Rien (‘‘Nothing’’), a Mean orphan servant girl in Rule, rescues from torture and death Sir Perceval, a defeated Exalt knight of Engine whose wings (wings?) have been cut off by her captor. The situation is complicated in a number of interesting ways, chiefly that Perceval is a young woman and Rien’s half-sister, but neither fact — or the later revelation that Perceval has chosen to remain chaste — prevents Rien from falling in love with her. When Rien manages their escape from the Rule dungeon, Dust takes the role of fairy godfather.
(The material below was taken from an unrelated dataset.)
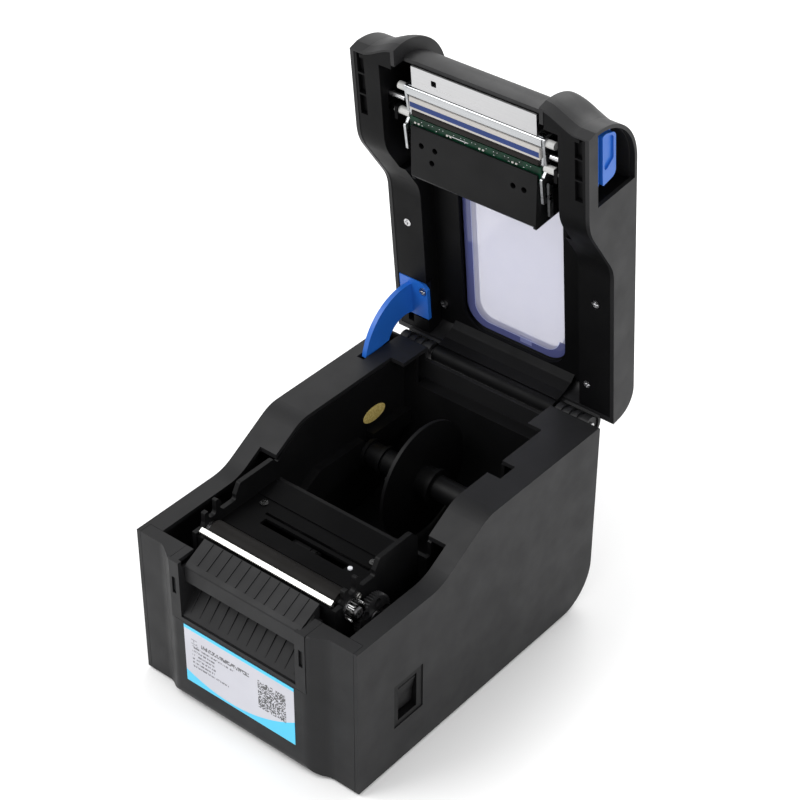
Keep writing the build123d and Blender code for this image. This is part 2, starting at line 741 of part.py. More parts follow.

He starts by providing Perceval with replacement nanotech wings (reporting to and controlled by him, though) and Rien with a nanotech colony that raises her to physical if not political or social Exalt status; and leads the pair to a healing garden (which is also a library) where they acquire such useful adjuncts as a talking-animal-analog companion and the spirit (that is, the recorded personality and expertise) of a certified Hero, a long-dead original ship’s officer.

The rest of the story is built on a voyage/quest armature, as the sisters must journey to Perceval’s clan territory, which means passing through various strangely transmogrified parts of the ship and encountering its equally strangely changed denizens.

The retrofitting of science fiction machineries on the medieval-romance chassis is much of the fun, as when Perceval explains the meaning of errantry to Rien:

It is incumbent upon the knights of the realm to patrol, to keep peace and enforce the rule of law.... We also go out looking for damage, and mend it where it can be mended.

Similarly, the maximum-deadly ‘‘unblades’’ were once surgical tools and the talking-animal companion Gavin proves to be a considerably upgraded laser torch who sometimes sleeps with his tail plugged into an electrical outlet. Other rationalized fantasy motifs include trees whose fruits contain lost knowledge or even dead souls, a necromancer (who is also a hermaphrodite), a genius loci or two, and an infernal underworld of radioactivity. There are even zombies: Exalts (like angels) do not completely destroy their enemies but eat them, incorporating the knowledge and powers contained in their nanotech colonies, sometimes leaving behind ‘‘resurrectees,’’ functioning bodies lacking ‘‘the spark, the anima — whoever had inhabited the fleshly carapace.’’

The shipwide crisis that surrounds and conditions the story of Rien and Perceval, though, is thoroughly science-fictional, as are the ship’s original mission and purpose (cleverly hinted at by its name and some of the chapter epigraphs). It will be interesting to see how the fantasy/romance-to-SF proportions are maintained as the series develops. The precedents as well as this initial entry suggest that this kind of game will provide many volumes of ingenious fun.